Stored items
----------------

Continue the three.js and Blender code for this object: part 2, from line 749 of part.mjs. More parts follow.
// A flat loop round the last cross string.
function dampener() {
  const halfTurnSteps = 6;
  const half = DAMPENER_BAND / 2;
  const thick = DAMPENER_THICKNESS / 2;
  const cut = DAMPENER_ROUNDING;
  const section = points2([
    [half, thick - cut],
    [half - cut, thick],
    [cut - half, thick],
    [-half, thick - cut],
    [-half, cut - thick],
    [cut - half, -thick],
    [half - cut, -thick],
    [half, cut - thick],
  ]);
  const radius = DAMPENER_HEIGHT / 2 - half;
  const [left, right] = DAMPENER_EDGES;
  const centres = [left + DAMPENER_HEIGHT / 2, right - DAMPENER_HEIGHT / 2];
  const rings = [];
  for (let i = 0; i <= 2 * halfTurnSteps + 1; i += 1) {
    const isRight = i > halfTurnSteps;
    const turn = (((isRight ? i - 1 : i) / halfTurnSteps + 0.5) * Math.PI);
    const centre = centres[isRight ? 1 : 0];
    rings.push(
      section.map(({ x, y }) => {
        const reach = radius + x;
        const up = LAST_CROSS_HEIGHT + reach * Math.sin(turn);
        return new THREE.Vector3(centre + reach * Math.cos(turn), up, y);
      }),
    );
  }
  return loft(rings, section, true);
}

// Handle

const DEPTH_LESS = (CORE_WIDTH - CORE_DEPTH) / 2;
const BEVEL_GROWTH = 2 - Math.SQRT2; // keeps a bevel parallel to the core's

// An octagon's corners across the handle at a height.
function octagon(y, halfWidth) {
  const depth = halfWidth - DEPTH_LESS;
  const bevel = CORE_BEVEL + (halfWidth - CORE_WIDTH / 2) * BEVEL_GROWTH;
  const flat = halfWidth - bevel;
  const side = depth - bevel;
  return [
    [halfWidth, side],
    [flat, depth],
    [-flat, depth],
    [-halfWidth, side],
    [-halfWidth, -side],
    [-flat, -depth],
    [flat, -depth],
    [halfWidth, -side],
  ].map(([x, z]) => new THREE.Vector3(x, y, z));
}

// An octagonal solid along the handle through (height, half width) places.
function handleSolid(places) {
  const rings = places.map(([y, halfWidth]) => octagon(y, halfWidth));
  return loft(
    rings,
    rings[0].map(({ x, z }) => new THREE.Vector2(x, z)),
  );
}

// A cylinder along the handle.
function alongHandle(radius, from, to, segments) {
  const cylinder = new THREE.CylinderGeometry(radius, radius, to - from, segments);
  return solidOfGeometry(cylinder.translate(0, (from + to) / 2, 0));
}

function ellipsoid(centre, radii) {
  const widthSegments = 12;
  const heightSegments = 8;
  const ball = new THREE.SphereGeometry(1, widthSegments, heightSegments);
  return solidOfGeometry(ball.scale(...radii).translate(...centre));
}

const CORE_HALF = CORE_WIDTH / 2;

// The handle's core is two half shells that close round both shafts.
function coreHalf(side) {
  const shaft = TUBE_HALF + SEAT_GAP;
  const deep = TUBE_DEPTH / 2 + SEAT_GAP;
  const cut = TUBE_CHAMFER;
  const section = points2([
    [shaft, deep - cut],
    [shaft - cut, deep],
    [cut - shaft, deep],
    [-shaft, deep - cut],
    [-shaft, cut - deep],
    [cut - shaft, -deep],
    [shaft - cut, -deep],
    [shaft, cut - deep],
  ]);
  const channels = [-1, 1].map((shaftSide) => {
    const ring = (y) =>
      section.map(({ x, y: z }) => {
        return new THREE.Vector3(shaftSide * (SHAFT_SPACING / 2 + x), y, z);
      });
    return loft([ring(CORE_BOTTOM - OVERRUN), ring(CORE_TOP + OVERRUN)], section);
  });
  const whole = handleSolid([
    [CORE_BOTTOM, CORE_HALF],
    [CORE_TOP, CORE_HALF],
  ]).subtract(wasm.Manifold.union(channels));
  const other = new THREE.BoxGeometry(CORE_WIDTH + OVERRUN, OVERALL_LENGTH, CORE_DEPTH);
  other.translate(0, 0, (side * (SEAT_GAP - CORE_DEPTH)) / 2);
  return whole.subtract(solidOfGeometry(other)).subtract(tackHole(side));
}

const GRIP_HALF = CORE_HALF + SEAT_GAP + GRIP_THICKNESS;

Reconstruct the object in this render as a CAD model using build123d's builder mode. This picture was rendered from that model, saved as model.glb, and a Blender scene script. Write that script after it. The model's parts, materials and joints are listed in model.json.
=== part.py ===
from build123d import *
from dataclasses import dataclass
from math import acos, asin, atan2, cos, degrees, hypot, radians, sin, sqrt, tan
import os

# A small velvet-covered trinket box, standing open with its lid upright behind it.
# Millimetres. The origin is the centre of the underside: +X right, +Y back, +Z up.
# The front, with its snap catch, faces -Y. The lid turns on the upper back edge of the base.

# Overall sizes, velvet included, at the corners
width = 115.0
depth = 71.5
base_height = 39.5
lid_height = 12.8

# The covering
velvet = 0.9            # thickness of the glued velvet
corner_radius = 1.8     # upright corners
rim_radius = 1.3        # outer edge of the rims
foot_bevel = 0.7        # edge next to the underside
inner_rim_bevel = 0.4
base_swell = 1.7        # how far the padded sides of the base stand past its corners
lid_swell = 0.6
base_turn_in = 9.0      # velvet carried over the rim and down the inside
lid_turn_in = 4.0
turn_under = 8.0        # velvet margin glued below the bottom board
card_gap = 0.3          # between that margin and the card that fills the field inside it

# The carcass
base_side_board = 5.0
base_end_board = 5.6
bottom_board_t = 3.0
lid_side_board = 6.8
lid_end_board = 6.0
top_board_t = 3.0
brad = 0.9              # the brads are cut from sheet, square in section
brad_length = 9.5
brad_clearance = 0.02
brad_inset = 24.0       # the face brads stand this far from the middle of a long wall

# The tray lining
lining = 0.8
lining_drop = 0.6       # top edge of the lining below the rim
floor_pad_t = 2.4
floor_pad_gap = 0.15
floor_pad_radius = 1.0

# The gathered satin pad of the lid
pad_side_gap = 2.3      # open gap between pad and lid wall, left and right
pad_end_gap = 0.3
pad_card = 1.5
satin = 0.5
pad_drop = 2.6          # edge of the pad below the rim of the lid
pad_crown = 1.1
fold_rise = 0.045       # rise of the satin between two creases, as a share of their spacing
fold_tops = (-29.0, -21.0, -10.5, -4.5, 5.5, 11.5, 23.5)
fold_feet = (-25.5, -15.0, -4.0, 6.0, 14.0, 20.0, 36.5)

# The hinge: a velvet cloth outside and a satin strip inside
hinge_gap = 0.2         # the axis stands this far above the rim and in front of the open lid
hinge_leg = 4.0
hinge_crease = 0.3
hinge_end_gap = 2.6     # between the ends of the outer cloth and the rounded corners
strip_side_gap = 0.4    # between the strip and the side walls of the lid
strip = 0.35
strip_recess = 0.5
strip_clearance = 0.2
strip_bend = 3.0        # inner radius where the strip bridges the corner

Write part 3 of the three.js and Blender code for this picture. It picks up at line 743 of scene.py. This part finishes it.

----------------

Each line of the material should be duplicated exactly, please.

Answer to the task
Continue the three.js and Blender code for this object: part 2, from line 749 of part.mjs. More parts follow.
// A flat loop round the last cross string.
function dampener() {
  const halfTurnSteps = 6;
  const half = DAMPENER_BAND / 2;
  const thick = DAMPENER_THICKNESS / 2;
  const cut = DAMPENER_ROUNDING;
  const section = points2([
    [half, thick - cut],
    [half - cut, thick],
    [cut - half, thick],
    [-half, thick - cut],
    [-half, cut - thick],
    [cut - half, -thick],
    [half - cut, -thick],
    [half, cut - thick],
  ]);
  const radius = DAMPENER_HEIGHT / 2 - half;
  const [left, right] = DAMPENER_EDGES;
  const centres = [left + DAMPENER_HEIGHT / 2, right - DAMPENER_HEIGHT / 2];
  const rings = [];
  for (let i = 0; i <= 2 * halfTurnSteps + 1; i += 1) {
    const isRight = i > halfTurnSteps;
    const turn = (((isRight ? i - 1 : i) / halfTurnSteps + 0.5) * Math.PI);
    const centre = centres[isRight ? 1 : 0];
    rings.push(
      section.map(({ x, y }) => {
        const reach = radius + x;
        const up = LAST_CROSS_HEIGHT + reach * Math.sin(turn);
        return new THREE.Vector3(centre + reach * Math.cos(turn), up, y);
      }),
    );
  }
  return loft(rings, section, true);
}

// Handle

const DEPTH_LESS = (CORE_WIDTH - CORE_DEPTH) / 2;
const BEVEL_GROWTH = 2 - Math.SQRT2; // keeps a bevel parallel to the core's

// An octagon's corners across the handle at a height.
function octagon(y, halfWidth) {
  const depth = halfWidth - DEPTH_LESS;
  const bevel = CORE_BEVEL + (halfWidth - CORE_WIDTH / 2) * BEVEL_GROWTH;
  const flat = halfWidth - bevel;
  const side = depth - bevel;
  return [
    [halfWidth, side],
    [flat, depth],
    [-flat, depth],
    [-halfWidth, side],
    [-halfWidth, -side],
    [-flat, -depth],
    [flat, -depth],
    [halfWidth, -side],
  ].map(([x, z]) => new THREE.Vector3(x, y, z));
}

// An octagonal solid along the handle through (height, half width) places.
function handleSolid(places) {
  const rings = places.map(([y, halfWidth]) => octagon(y, halfWidth));
  return loft(
    rings,
    rings[0].map(({ x, z }) => new THREE.Vector2(x, z)),
  );
}

// A cylinder along the handle.
function alongHandle(radius, from, to, segments) {
  const cylinder = new THREE.CylinderGeometry(radius, radius, to - from, segments);
  return solidOfGeometry(cylinder.translate(0, (from + to) / 2, 0));
}

function ellipsoid(centre, radii) {
  const widthSegments = 12;
  const heightSegments = 8;
  const ball = new THREE.SphereGeometry(1, widthSegments, heightSegments);
  return solidOfGeometry(ball.scale(...radii).translate(...centre));
}

const CORE_HALF = CORE_WIDTH / 2;

// The handle's core is two half shells that close round both shafts.
function coreHalf(side) {
  const shaft = TUBE_HALF + SEAT_GAP;
  const deep = TUBE_DEPTH / 2 + SEAT_GAP;
  const cut = TUBE_CHAMFER;
  const section = points2([
    [shaft, deep - cut],
    [shaft - cut, deep],
    [cut - shaft, deep],
    [-shaft, deep - cut],
    [-shaft, cut - deep],
    [cut - shaft, -deep],
    [shaft - cut, -deep],
    [shaft, cut - deep],
  ]);
  const channels = [-1, 1].map((shaftSide) => {
    const ring = (y) =>
      section.map(({ x, y: z }) => {
        return new THREE.Vector3(shaftSide * (SHAFT_SPACING / 2 + x), y, z);
      });
    return loft([ring(CORE_BOTTOM - OVERRUN), ring(CORE_TOP + OVERRUN)], section);
  });
  const whole = handleSolid([
    [CORE_BOTTOM, CORE_HALF],
    [CORE_TOP, CORE_HALF],
  ]).subtract(wasm.Manifold.union(channels));
  const other = new THREE.BoxGeometry(CORE_WIDTH + OVERRUN, OVERALL_LENGTH, CORE_DEPTH);
  other.translate(0, 0, (side * (SEAT_GAP - CORE_DEPTH)) / 2);
  return whole.subtract(solidOfGeometry(other)).subtract(tackHole(side));
}

const GRIP_HALF = CORE_HALF + SEAT_GAP + GRIP_THICKNESS;

Reconstruct the object in this render as a CAD model using build123d's builder mode. This picture was rendered from that model, saved as model.glb, and a Blender scene script. Write that script after it. The model's parts, materials and joints are listed in model.json.
=== part.py ===
from build123d import *
from dataclasses import dataclass
from math import acos, asin, atan2, cos, degrees, hypot, radians, sin, sqrt, tan
import os

# A small velvet-covered trinket box, standing open with its lid upright behind it.
# Millimetres. The origin is the centre of the underside: +X right, +Y back, +Z up.
# The front, with its snap catch, faces -Y. The lid turns on the upper back edge of the base.

# Overall sizes, velvet included, at the corners
width = 115.0
depth = 71.5
base_height = 39.5
lid_height = 12.8

# The covering
velvet = 0.9            # thickness of the glued velvet
corner_radius = 1.8     # upright corners
rim_radius = 1.3        # outer edge of the rims
foot_bevel = 0.7        # edge next to the underside
inner_rim_bevel = 0.4
base_swell = 1.7        # how far the padded sides of the base stand past its corners
lid_swell = 0.6
base_turn_in = 9.0      # velvet carried over the rim and down the inside
lid_turn_in = 4.0
turn_under = 8.0        # velvet margin glued below the bottom board
card_gap = 0.3          # between that margin and the card that fills the field inside it

# The carcass
base_side_board = 5.0
base_end_board = 5.6
bottom_board_t = 3.0
lid_side_board = 6.8
lid_end_board = 6.0
top_board_t = 3.0
brad = 0.9              # the brads are cut from sheet, square in section
brad_length = 9.5
brad_clearance = 0.02
brad_inset = 24.0       # the face brads stand this far from the middle of a long wall

# The tray lining
lining = 0.8
lining_drop = 0.6       # top edge of the lining below the rim
floor_pad_t = 2.4
floor_pad_gap = 0.15
floor_pad_radius = 1.0

# The gathered satin pad of the lid
pad_side_gap = 2.3      # open gap between pad and lid wall, left and right
pad_end_gap = 0.3
pad_card = 1.5
satin = 0.5
pad_drop = 2.6          # edge of the pad below the rim of the lid
pad_crown = 1.1
fold_rise = 0.045       # rise of the satin between two creases, as a share of their spacing
fold_tops = (-29.0, -21.0, -10.5, -4.5, 5.5, 11.5, 23.5)
fold_feet = (-25.5, -15.0, -4.0, 6.0, 14.0, 20.0, 36.5)

# The hinge: a velvet cloth outside and a satin strip inside
hinge_gap = 0.2         # the axis stands this far above the rim and in front of the open lid
hinge_leg = 4.0
hinge_crease = 0.3
hinge_end_gap = 2.6     # between the ends of the outer cloth and the rounded corners
strip_side_gap = 0.4    # between the strip and the side walls of the lid
strip = 0.35
strip_recess = 0.5
strip_clearance = 0.2
strip_bend = 3.0        # inner radius where the strip bridges the corner

Write part 3 of the three.js and Blender code for this picture. It picks up at line 743 of scene.py. This part finishes it.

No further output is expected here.